Postprint version. Published in Accident Analysis & Prevention, Volume 43, Issue 3, May 1, 2011, pages 1042-1048.
NOTE: At the time of publication, the author Lindsey M. Higgins was not yet affiliated with Cal Poly.
The definitive version is available at https://doi.org/10.1016/j.aap.2010.12.008.
With just a few notable exceptions, research supports the concept that red light cameras (RLCs) improve safety. However, many communities that have implemented RLC programs have faced a firestorm of public opinion associated with the use of RLCS, with many communities having to remove the cameras. What makes or breaks a red light camera program? Because of the experimental design process, stated choice is recognized as a tool that can resemble a laboratory experiment for the public policy arena. In this research, a stated choice model was developed and used to explore public preferences for a RLC program through an internet survey and a convenience sample drawn from a typical college town.

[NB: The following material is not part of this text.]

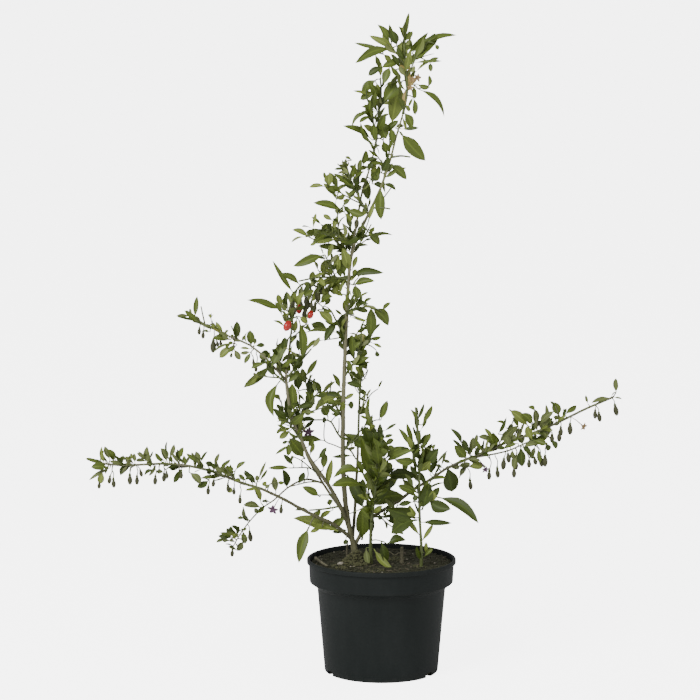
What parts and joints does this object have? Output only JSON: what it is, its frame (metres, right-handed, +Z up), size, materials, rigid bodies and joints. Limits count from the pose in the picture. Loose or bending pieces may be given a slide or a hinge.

The results suggest while independently the opposite is true, that when there is an increase in both the fine for violators and the number of cameras together (i.e., the interaction of these two) there is a perceived public safety gain. The interacted variable positively increases utility from the selected RLCS program we analyzed and could be key in generating public support for RLC programs. The results suggest some important deterrence theory implications for improving accident prevention through the use of RLC programs that are designed to avoid unnecessary public scrutiny.